Records that describe objects:
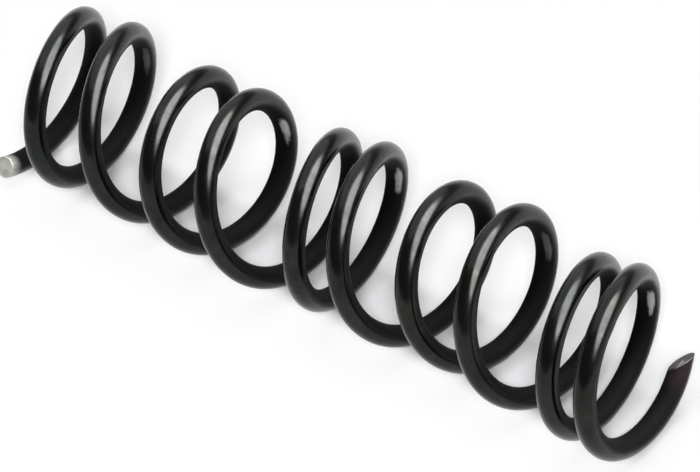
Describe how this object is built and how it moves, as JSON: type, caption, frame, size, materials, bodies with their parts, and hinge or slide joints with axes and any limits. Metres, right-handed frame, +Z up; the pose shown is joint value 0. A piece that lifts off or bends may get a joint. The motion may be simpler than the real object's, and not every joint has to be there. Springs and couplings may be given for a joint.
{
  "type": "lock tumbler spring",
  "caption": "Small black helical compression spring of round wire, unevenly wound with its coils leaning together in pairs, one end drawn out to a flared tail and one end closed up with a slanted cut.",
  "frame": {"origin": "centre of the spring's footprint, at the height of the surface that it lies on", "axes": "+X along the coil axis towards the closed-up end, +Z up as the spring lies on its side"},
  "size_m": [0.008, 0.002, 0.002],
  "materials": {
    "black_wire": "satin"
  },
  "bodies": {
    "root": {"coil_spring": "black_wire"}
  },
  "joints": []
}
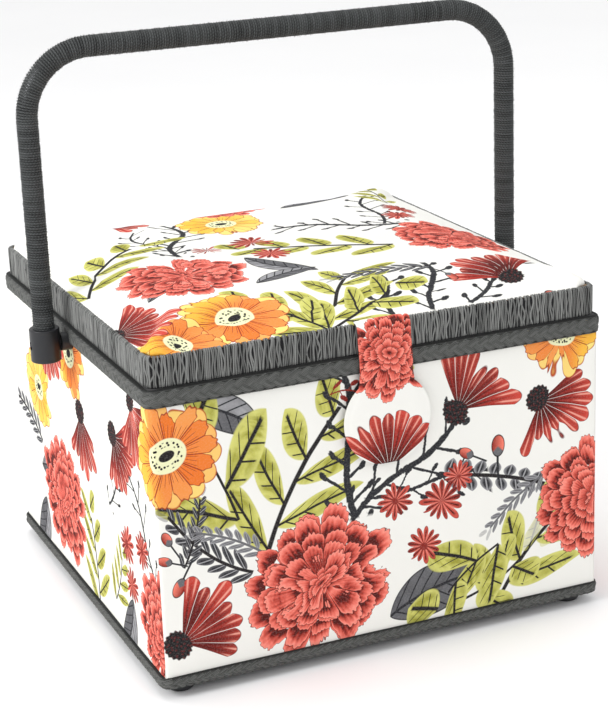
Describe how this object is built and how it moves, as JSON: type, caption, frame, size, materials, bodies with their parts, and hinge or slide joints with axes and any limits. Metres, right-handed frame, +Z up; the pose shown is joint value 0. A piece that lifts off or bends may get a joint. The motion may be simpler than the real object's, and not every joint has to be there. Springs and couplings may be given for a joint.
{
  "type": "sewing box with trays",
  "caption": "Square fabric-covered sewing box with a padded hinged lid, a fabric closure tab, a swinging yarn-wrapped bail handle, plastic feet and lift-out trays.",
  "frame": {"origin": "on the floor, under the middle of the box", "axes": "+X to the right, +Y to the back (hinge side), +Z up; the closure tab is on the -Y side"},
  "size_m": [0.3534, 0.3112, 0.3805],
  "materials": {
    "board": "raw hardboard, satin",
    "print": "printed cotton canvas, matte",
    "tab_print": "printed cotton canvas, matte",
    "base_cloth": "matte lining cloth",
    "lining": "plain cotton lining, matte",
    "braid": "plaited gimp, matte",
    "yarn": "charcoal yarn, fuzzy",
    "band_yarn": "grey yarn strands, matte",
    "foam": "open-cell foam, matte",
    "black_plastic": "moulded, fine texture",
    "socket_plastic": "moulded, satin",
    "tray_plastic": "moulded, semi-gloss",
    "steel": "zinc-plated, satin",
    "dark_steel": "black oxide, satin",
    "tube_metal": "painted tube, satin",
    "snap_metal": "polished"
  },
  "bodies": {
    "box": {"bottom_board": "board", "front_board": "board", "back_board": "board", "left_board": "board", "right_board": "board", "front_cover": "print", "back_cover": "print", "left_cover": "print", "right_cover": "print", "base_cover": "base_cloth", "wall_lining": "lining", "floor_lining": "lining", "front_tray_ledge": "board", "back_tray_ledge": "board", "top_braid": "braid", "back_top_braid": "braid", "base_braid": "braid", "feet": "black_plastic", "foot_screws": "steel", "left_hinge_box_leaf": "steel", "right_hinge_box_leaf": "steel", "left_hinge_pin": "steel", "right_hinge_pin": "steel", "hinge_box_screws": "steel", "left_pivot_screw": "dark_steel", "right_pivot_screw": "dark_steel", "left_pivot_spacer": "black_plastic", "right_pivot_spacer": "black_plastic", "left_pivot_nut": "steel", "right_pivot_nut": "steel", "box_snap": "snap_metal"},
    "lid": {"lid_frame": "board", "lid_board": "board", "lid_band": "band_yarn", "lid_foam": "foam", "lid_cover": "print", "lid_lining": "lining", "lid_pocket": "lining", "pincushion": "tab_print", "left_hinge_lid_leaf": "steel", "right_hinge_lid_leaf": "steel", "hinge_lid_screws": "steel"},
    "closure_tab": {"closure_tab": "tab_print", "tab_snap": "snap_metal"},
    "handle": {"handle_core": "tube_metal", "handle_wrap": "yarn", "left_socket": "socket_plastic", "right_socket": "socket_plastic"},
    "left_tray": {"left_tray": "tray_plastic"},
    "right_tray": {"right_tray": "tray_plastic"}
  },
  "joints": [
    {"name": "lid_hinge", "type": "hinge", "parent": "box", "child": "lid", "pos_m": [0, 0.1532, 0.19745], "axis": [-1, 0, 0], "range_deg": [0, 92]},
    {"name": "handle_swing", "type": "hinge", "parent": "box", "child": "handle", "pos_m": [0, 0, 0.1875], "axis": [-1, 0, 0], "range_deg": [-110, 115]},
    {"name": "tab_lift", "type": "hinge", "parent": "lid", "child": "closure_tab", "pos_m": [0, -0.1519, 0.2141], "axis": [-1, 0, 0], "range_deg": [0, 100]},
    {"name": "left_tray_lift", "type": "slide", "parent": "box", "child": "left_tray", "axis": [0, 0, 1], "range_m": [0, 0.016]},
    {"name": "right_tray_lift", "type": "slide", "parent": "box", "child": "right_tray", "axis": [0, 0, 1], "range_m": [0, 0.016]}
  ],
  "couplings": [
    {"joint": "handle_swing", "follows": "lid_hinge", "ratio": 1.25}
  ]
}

▶ _WHAT THIS TASK INVOLVES_: Please set down the whole listing above without altering a single line.

▶ _TASK SOLUTION_:
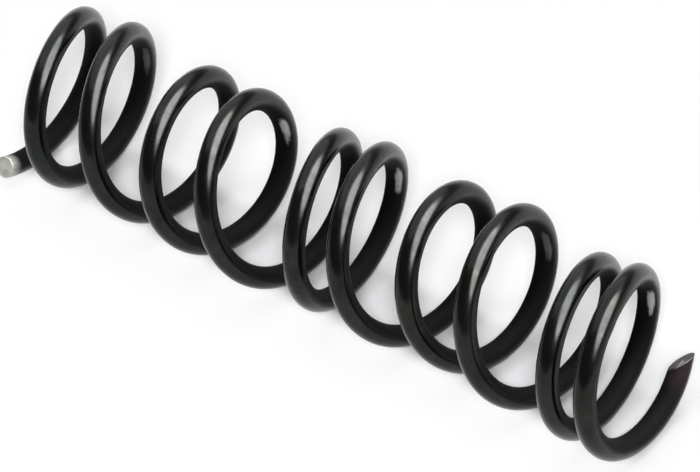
Describe how this object is built and how it moves, as JSON: type, caption, frame, size, materials, bodies with their parts, and hinge or slide joints with axes and any limits. Metres, right-handed frame, +Z up; the pose shown is joint value 0. A piece that lifts off or bends may get a joint. The motion may be simpler than the real object's, and not every joint has to be there. Springs and couplings may be given for a joint.
{
  "type": "lock tumbler spring",
  "caption": "Small black helical compression spring of round wire, unevenly wound with its coils leaning together in pairs, one end drawn out to a flared tail and one end closed up with a slanted cut.",
  "frame": {"origin": "centre of the spring's footprint, at the height of the surface that it lies on", "axes": "+X along the coil axis towards the closed-up end, +Z up as the spring lies on its side"},
  "size_m": [0.008, 0.002, 0.002],
  "materials": {
    "black_wire": "satin"
  },
  "bodies": {
    "root": {"coil_spring": "black_wire"}
  },
  "joints": []
}
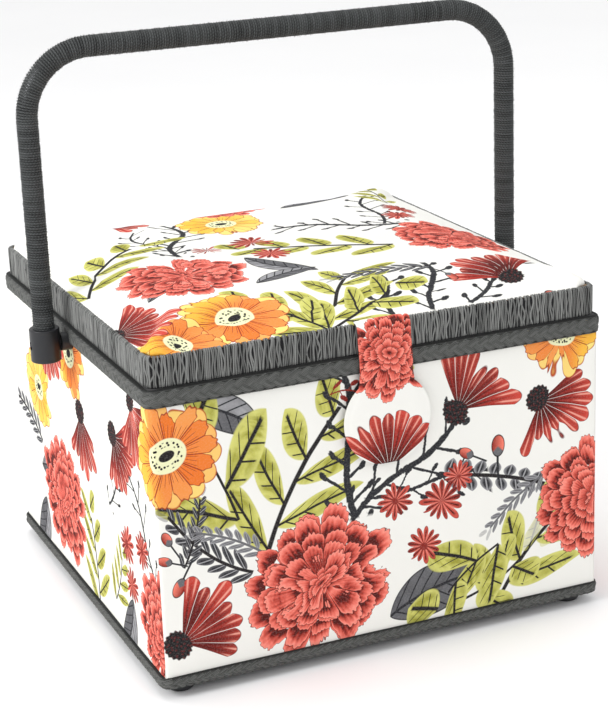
Describe how this object is built and how it moves, as JSON: type, caption, frame, size, materials, bodies with their parts, and hinge or slide joints with axes and any limits. Metres, right-handed frame, +Z up; the pose shown is joint value 0. A piece that lifts off or bends may get a joint. The motion may be simpler than the real object's, and not every joint has to be there. Springs and couplings may be given for a joint.
{
  "type": "sewing box with trays",
  "caption": "Square fabric-covered sewing box with a padded hinged lid, a fabric closure tab, a swinging yarn-wrapped bail handle, plastic feet and lift-out trays.",
  "frame": {"origin": "on the floor, under the middle of the box", "axes": "+X to the right, +Y to the back (hinge side), +Z up; the closure tab is on the -Y side"},
  "size_m": [0.3534, 0.3112, 0.3805],
  "materials": {
    "board": "raw hardboard, satin",
    "print": "printed cotton canvas, matte",
    "tab_print": "printed cotton canvas, matte",
    "base_cloth": "matte lining cloth",
    "lining": "plain cotton lining, matte",
    "braid": "plaited gimp, matte",
    "yarn": "charcoal yarn, fuzzy",
    "band_yarn": "grey yarn strands, matte",
    "foam": "open-cell foam, matte",
    "black_plastic": "moulded, fine texture",
    "socket_plastic": "moulded, satin",
    "tray_plastic": "moulded, semi-gloss",
    "steel": "zinc-plated, satin",
    "dark_steel": "black oxide, satin",
    "tube_metal": "painted tube, satin",
    "snap_metal": "polished"
  },
  "bodies": {
    "box": {"bottom_board": "board", "front_board": "board", "back_board": "board", "left_board": "board", "right_board": "board", "front_cover": "print", "back_cover": "print", "left_cover": "print", "right_cover": "print", "base_cover": "base_cloth", "wall_lining": "lining", "floor_lining": "lining", "front_tray_ledge": "board", "back_tray_ledge": "board", "top_braid": "braid", "back_top_braid": "braid", "base_braid": "braid", "feet": "black_plastic", "foot_screws": "steel", "left_hinge_box_leaf": "steel", "right_hinge_box_leaf": "steel", "left_hinge_pin": "steel", "right_hinge_pin": "steel", "hinge_box_screws": "steel", "left_pivot_screw": "dark_steel", "right_pivot_screw": "dark_steel", "left_pivot_spacer": "black_plastic", "right_pivot_spacer": "black_plastic", "left_pivot_nut": "steel", "right_pivot_nut": "steel", "box_snap": "snap_metal"},
    "lid": {"lid_frame": "board", "lid_board": "board", "lid_band": "band_yarn", "lid_foam": "foam", "lid_cover": "print", "lid_lining": "lining", "lid_pocket": "lining", "pincushion": "tab_print", "left_hinge_lid_leaf": "steel", "right_hinge_lid_leaf": "steel", "hinge_lid_screws": "steel"},
    "closure_tab": {"closure_tab": "tab_print", "tab_snap": "snap_metal"},
    "handle": {"handle_core": "tube_metal", "handle_wrap": "yarn", "left_socket": "socket_plastic", "right_socket": "socket_plastic"},
    "left_tray": {"left_tray": "tray_plastic"},
    "right_tray": {"right_tray": "tray_plastic"}
  },
  "joints": [
    {"name": "lid_hinge", "type": "hinge", "parent": "box", "child": "lid", "pos_m": [0, 0.1532, 0.19745], "axis": [-1, 0, 0], "range_deg": [0, 92]},
    {"name": "handle_swing", "type": "hinge", "parent": "box", "child": "handle", "pos_m": [0, 0, 0.1875], "axis": [-1, 0, 0], "range_deg": [-110, 115]},
    {"name": "tab_lift", "type": "hinge", "parent": "lid", "child": "closure_tab", "pos_m": [0, -0.1519, 0.2141], "axis": [-1, 0, 0], "range_deg": [0, 100]},
    {"name": "left_tray_lift", "type": "slide", "parent": "box", "child": "left_tray", "axis": [0, 0, 1], "range_m": [0, 0.016]},
    {"name": "right_tray_lift", "type": "slide", "parent": "box", "child": "right_tray", "axis": [0, 0, 1], "range_m": [0, 0.016]}
  ],
  "couplings": [
    {"joint": "handle_swing", "follows": "lid_hinge", "ratio": 1.25}
  ]
}